• Challenge: Find how many lines of the listing below include the word "joints", then report the number by itself.

(Object data in JSON)
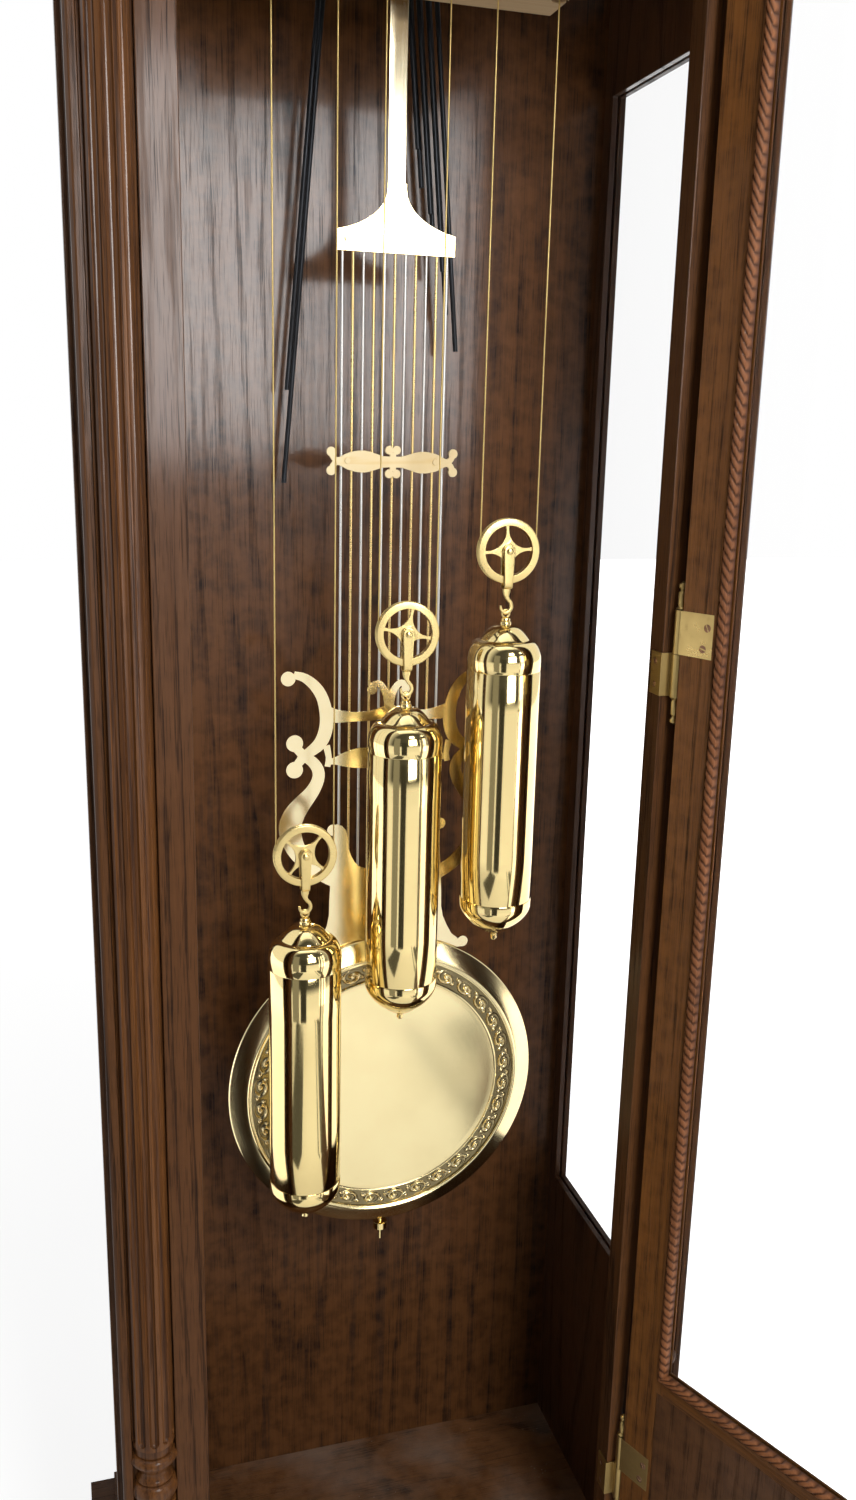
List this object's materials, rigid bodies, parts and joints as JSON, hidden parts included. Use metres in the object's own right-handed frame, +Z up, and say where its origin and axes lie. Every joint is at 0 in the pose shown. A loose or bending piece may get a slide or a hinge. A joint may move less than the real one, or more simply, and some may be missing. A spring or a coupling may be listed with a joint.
{
  "type": "longcase clock",
  "caption": "Tall floor-standing pendulum clock: dark wooden case, full-length glazed door, cable-hung weights on pulleys, gridiron pendulum with a pierced lyre.",
  "frame": {"origin": "on the floor below the pendulum, halfway between the case's sides", "axes": "+X to the right seen from the front, +Y to the back, +Z up"},
  "size_m": [0.6547, 0.6029, 2.36],
  "materials": {
    "case_oak": "dark stained oak, satin",
    "panel_oak": "dark stained oak, satin",
    "column_oak": "stained oak, satin",
    "bead_wood": "reddish brown, satin",
    "seat_ply": "plain, matt",
    "pane": "clear",
    "polished_brass": "polished, lacquered",
    "plate_brass": "satin, lacquered",
    "wheel_brass": "satin",
    "antique_brass": "aged, satin",
    "cable_brass": "braided wire",
    "rod_brass": "satin",
    "rod_steel": "drawn, satin",
    "ring_silver": "silvered, matt",
    "hand_steel": "black, satin",
    "chime_steel": "blued",
    "chime_iron": "painted black"
  },
  "bodies": {
    "case": {"plinth": "case_oak", "base_carcase": "case_oak", "base_panel": "panel_oak", "waist_moulding": "case_oak", "trunk_floor": "case_oak", "back_panel": "case_oak", "side_panel_left": "case_oak", "side_panel_right": "case_oak", "side_windows": "pane", "front_frame": "case_oak", "fluted_column_left": "column_oak", "fluted_column_right": "column_oak", "top_board": "case_oak", "cornice": "case_oak", "pediment": "case_oak", "finial": "case_oak", "case_hinge_leaves": "antique_brass", "seatboard": "seat_ply", "seat_bearers": "case_oak", "movement_plates": "plate_brass", "suspension_bracket": "plate_brass", "suspension_spring": "rod_steel", "dial_surround": "case_oak", "dial_plate": "plate_brass", "chapter_ring": "ring_silver", "chime_block": "chime_iron", "chime_rods": "chime_steel", "hammer_bracket": "plate_brass", "cable_left": "cable_brass", "cable_middle": "cable_brass", "cable_right": "cable_brass"},
    "trunk_door": {"door_frame": "case_oak", "door_panel": "panel_oak", "door_glass": "pane", "door_bead": "bead_wood", "door_hinge_leaves": "antique_brass"},
    "latch": {"door_knob": "antique_brass"},
    "pendulum": {"pendulum_hanger": "plate_brass", "gridiron_bracket": "plate_brass", "steel_rods": "rod_steel", "brass_rods": "rod_brass", "gridiron_clip": "plate_brass", "lyre_plate": "plate_brass", "pendulum_stem": "plate_brass", "bob": "polished_brass"},
    "anchor_arbor": {"anchor": "rod_steel"},
    "strike_train": {"strike_hammers": "wheel_brass"},
    "chime_train": {"chime_hammers": "wheel_brass"},
    "minute_arbor": {"minute_hand": "hand_steel"},
    "hour_pipe": {"hour_hand": "hand_steel"},
    "weight_left_hung": {"weight_left": "polished_brass"},
    "pulley_left_wheel": {"pulley_left": "wheel_brass"},
    "drum_left_turning": {"drum_left": "wheel_brass"},
    "weight_middle_hung": {"weight_middle": "polished_brass"},
    "pulley_middle_wheel": {"pulley_middle": "wheel_brass"},
    "drum_middle_turning": {"drum_middle": "wheel_brass"},
    "weight_right_hung": {"weight_right": "polished_brass"},
    "pulley_right_wheel": {"pulley_right": "wheel_brass"},
    "drum_right_turning": {"drum_right": "wheel_brass"}
  },
  "joints": [
    {"name": "door_hinge", "type": "hinge", "parent": "case", "child": "trunk_door", "pos_m": [0.1855, -0.135, 1.2855], "axis": [0, 0, 1], "range_deg": [-113.5, 5]},
    {"name": "latch_turn", "type": "hinge", "parent": "trunk_door", "child": "latch", "pos_m": [0.32516, -0.4562, 1.2], "axis": [0.9171, 0.3987, 0], "range_deg": [0, 90]},
    {"name": "pendulum_swing", "type": "hinge", "parent": "case", "child": "pendulum", "pos_m": [0, 0.015, 1.945], "axis": [0, 1, 0], "range_deg": [-3, 3], "deforming": ["suspension_spring"]},
    {"name": "anchor_rock", "type": "hinge", "parent": "case", "child": "anchor_arbor", "pos_m": [0, 0, 1.945], "axis": [0, 1, 0], "range_deg": [-3, 3]},
    {"name": "strike_lift", "type": "hinge", "parent": "case", "child": "strike_train", "pos_m": [0, 0.034, 1.803], "axis": [1, 0, 0], "range_deg": [-20, 0]},
    {"name": "chime_lift", "type": "hinge", "parent": "case", "child": "chime_train", "pos_m": [0, 0.034, 1.803], "axis": [1, 0, 0], "range_deg": [-20, 0]},
    {"name": "minute_turn", "type": "hinge", "parent": "case", "child": "minute_arbor", "pos_m": [0, -0.12, 1.922], "axis": [0, 1, 0], "continuous": true},
    {"name": "hour_turn", "type": "hinge", "parent": "case", "child": "hour_pipe", "pos_m": [0, -0.12, 1.922], "axis": [0, 1, 0], "continuous": true},
    {"name": "weight_left_travel", "type": "slide", "parent": "case", "child": "weight_left_hung", "axis": [0, 0, 1], "range_m": [-0.372, 0.596], "deforming": ["cable_left"]},
    {"name": "pulley_left_turn", "type": "hinge", "parent": "weight_left_hung", "child": "pulley_left_wheel", "pos_m": [-0.081, -0.04, 1.114], "axis": [0, -1, 0], "range_deg": [-923.7, 1476.9]},
    {"name": "drum_left_turn", "type": "hinge", "parent": "case", "child": "drum_left_turning", "pos_m": [-0.081, -0.04, 1.868], "axis": [0, 1, 0], "range_deg": [-1842.4, 2948.8]},
    {"name": "weight_middle_travel", "type": "slide", "parent": "case", "child": "weight_middle_hung", "axis": [0, 0, 1], "range_m": [-0.548, 0.418], "deforming": ["cable_middle"]},
    {"name": "pulley_middle_turn", "type": "hinge", "parent": "weight_middle_hung", "child": "pulley_middle_wheel", "pos_m": [0, -0.04, 1.29], "axis": [0, -1, 0], "range_deg": [-1358.4, 1037.3]},
    {"name": "drum_middle_turn", "type": "hinge", "parent": "case", "child": "drum_middle_turning", "pos_m": [0, -0.04, 1.868], "axis": [0, 1, 0], "range_deg": [-2711.7, 2069.6]},
    {"name": "weight_right_travel", "type": "slide", "parent": "case", "child": "weight_right_hung", "axis": [0, 0, 1], "range_m": [-0.61, 0.355], "deforming": ["cable_right"]},
    {"name": "pulley_right_turn", "type": "hinge", "parent": "weight_right_hung", "child": "pulley_right_wheel", "pos_m": [0.081, -0.04, 1.354], "axis": [0, -1, 0], "range_deg": [-1511.5, 881.7]},
    {"name": "drum_right_turn", "type": "hinge", "parent": "case", "child": "drum_right_turning", "pos_m": [0.081, -0.04, 1.868], "axis": [0, 1, 0], "range_deg": [-3018, 1758.4]}
  ],
  "couplings": [
    {"joint": "anchor_rock", "follows": "pendulum_swing", "ratio": 1},
    {"joint": "hour_turn", "follows": "minute_turn", "ratio": 0.083333},
    {"joint": "pulley_left_turn", "follows": "weight_left_travel", "rad_per_m": 43.103},
    {"joint": "drum_left_turn", "follows": "weight_left_travel", "rad_per_m": 86.207},
    {"joint": "pulley_middle_turn", "follows": "weight_middle_travel", "rad_per_m": 43.103},
    {"joint": "drum_middle_turn", "follows": "weight_middle_travel", "rad_per_m": 86.207},
    {"joint": "pulley_right_turn", "follows": "weight_right_travel", "rad_per_m": 43.103},
    {"joint": "drum_right_turn", "follows": "weight_right_travel", "rad_per_m": 86.207}
  ]
}
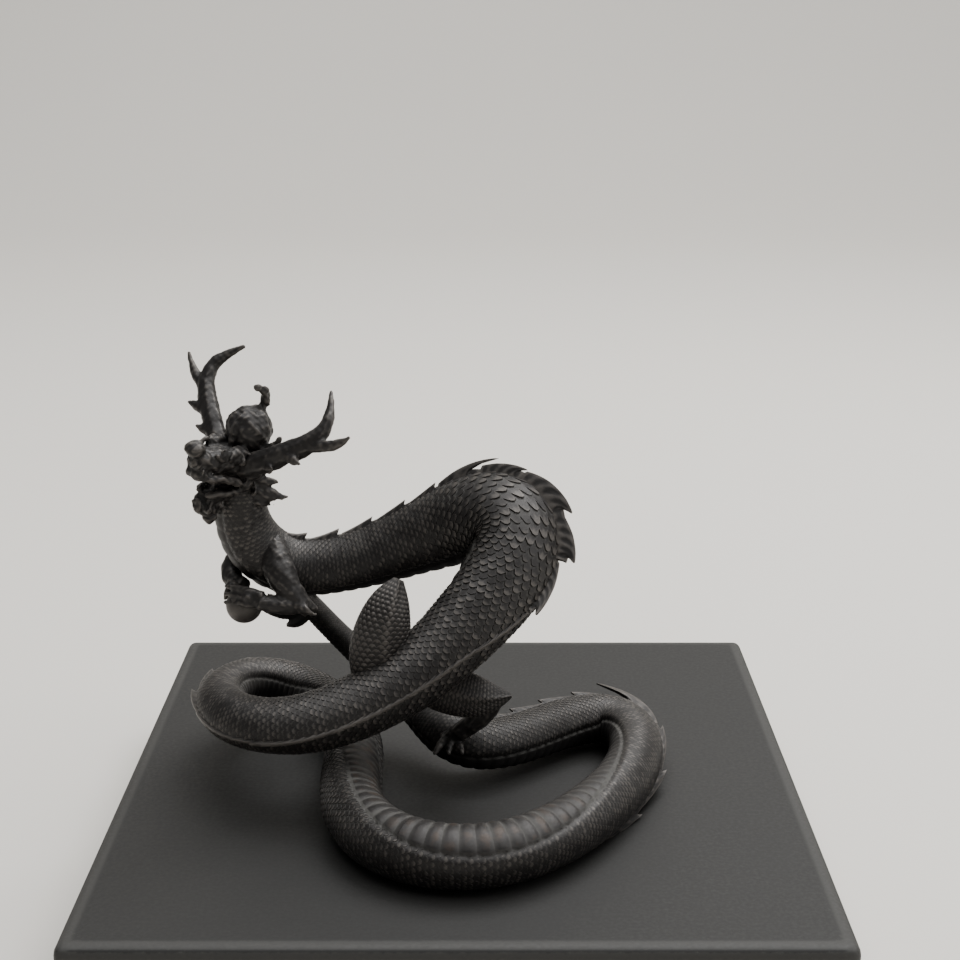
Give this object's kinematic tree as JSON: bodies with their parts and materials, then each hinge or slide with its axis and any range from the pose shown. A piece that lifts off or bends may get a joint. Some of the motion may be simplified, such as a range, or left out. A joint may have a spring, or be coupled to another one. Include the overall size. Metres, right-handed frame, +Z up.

• Task solution: 2